サーチファンド起業とは

サーチファンド起業とは、起業家(サーチャー)が、投資家の支援を受けて中小企業を買収・承継し、自らその企業の経営者となり“第二創業”を目指す仕組みのことです。
資金調達は〈サーチ資金→買収資金〉の二段階で行われ、投資家は小口出資から参画し、案件確定後に本格投資を判断できるためリスクを段階的に抑制できます。
サーチャー自身がすべてのフェーズを主導し、買収後の経営を担う経営当事者型モデルにより、オーナーの想いを受け継ぎつつ腰を据えた価値向上に取り組める点が特徴です。

サーチファンド起業――世界と日本の“いま”

世界で広がる第二創業のエコシステム

サーチファンドは北米で生まれた「起業と事業承継を組み合わせたモデル」で、1984年の誕生以来、米国とカナダだけで累計600件を超えるファンドが組成されています。最新調査では、投資実行後の平均内部収益率(IRR:運用期間全体を年利換算した指標)が約35%、投下資本倍率(ROI:投資額に対して最終的に戻ってくる金額の倍率)が約4.5倍と報告されており、長期的に見ても投資家が十分に魅力を感じられる水準のリターンを維持しています。

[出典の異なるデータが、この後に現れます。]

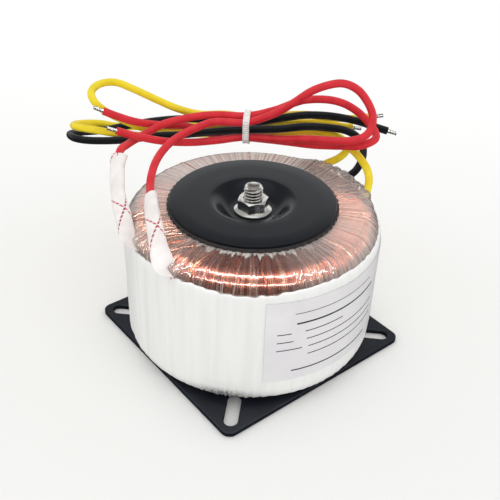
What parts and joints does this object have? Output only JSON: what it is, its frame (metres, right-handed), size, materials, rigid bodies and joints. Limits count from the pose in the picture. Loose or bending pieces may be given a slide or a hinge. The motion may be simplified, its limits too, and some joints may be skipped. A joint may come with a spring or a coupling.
{
  "type": "toroidal transformer",
  "caption": "Toroidal transformer on a square slotted plate: copper winding under clear film, white side wrap, dished washer held by a bolt and flange nut, and insulated leads tied in a bundle.",
  "frame": {"origin": "on the central bolt's axis, in the plane of the mounting plate's underside", "axes": "+Z along the bolt, from the plate to the nut; the plate's corners and slots lie on X and Y; the leads lie on the +Y side"},
  "size_m": [0.1808, 0.1518, 0.1196],
  "materials": {
    "plate_black": "satin powder coat",
    "washer_black": "gloss",
    "rubber_black": "matte",
    "zinc": "bright zinc",
    "core_steel": "rolled strip",
    "insulation": "matte",
    "copper": "enamelled copper",
    "clear_film": "clear gloss",
    "white_wrap": "gloss",
    "label_paper": "satin",
    "sleeve_woven": "woven",
    "lead_red": "satin",
    "lead_yellow": "satin",
    "lead_black": "satin",
    "tinned": "tinned",
    "nylon": "satin"
  },
  "bodies": {
    "root": {"mounting_plate": "plate_black", "lower_pad": "rubber_black", "bolt": "zinc", "core": "core_steel", "core_wrap": "insulation", "primary_winding": "copper", "interlayer_insulation": "insulation", "secondary_winding": "copper", "film_wrap": "clear_film", "side_band": "white_wrap", "label": "label_paper", "upper_pad": "rubber_black", "dish_washer": "washer_black", "flange_nut": "zinc", "sleeve_a": "sleeve_woven", "sleeve_b": "sleeve_woven", "lead_red_a": "lead_red", "lead_red_b": "lead_red", "lead_yellow_a": "lead_yellow", "lead_yellow_b": "lead_yellow", "lead_black": "lead_black", "tip_red_a": "tinned", "tip_red_b": "tinned", "tip_yellow_a": "tinned", "tip_yellow_b": "tinned", "tip_black": "tinned", "cable_tie": "nylon"}
  },
  "joints": []
}
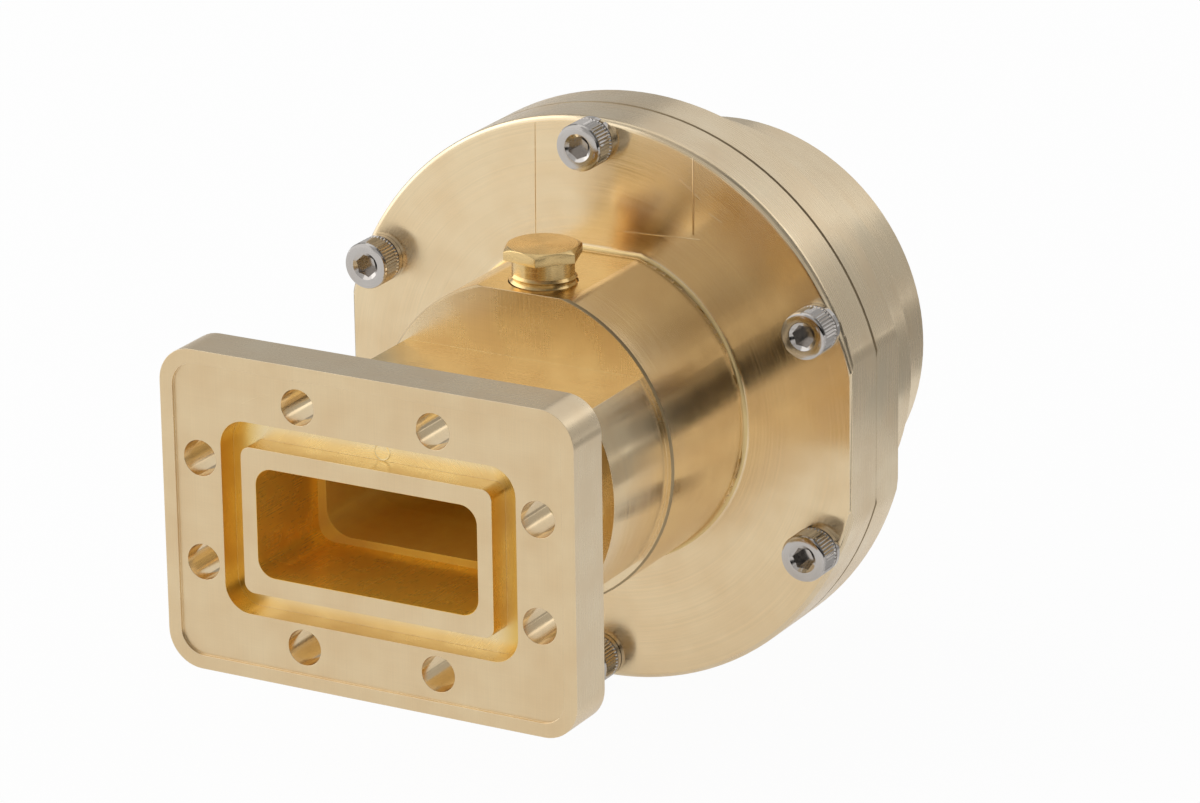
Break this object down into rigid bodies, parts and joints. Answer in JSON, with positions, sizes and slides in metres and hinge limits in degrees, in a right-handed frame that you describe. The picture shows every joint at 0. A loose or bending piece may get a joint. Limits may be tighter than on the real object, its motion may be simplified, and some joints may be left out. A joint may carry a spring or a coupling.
{
  "type": "elliptical waveguide connector",
  "caption": "Machined brass connector for elliptical waveguide cable: grooved rectangular flange, round barrel with a gas plug, and two discs screwed together around a cable clamp.",
  "frame": {"origin": "centre of the rectangular guide opening in the plane of the flange's mating face, which is also the centre of the flange's bolt holes", "axes": "+Y along the guide from the mating face to the cable end, +X along the opening's broad side, +Z along its narrow side with the gas plug on top"},
  "size_m": [0.0822, 0.1095, 0.086],
  "materials": {
    "brass": "machined, fine milling and turning lines, satin",
    "plug_brass": "machined, brighter",
    "stainless": "bright stainless steel",
    "rubber": "black rubber, matt"
  },
  "bodies": {
    "root": {"front_body": "brass", "rear_body": "brass", "gas_plug": "plug_brass", "clamp_upper": "brass", "clamp_lower": "brass", "body_seal": "rubber", "jacket_seal": "rubber", "cap_screws": "stainless", "spring_washers": "stainless"}
  },
  "joints": []
}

近年では MBA 修了直後の若手も積極的に参入するキャリアパスとして定着しつつあります。

日本は“黎明期”から“立ち上がり期”へ

日本では2019年ごろから官民ファンドや地方銀行が相次いで支援に乗り出し、ようやく立ち上がり期に入りました。
その背景にあるのが深刻な事業承継問題です。国内企業の99%を占める中小企業では経営者の平均年齢が63歳に達し、約6割が後継者未定のまま事業を続けています。こうした企業に、"顔の見える若手経営者"が経営を引き継ぎ、雇用と技術を次世代へつなぐ——サーチファンドはその最前線に立つ仕組みとして注目を集めています。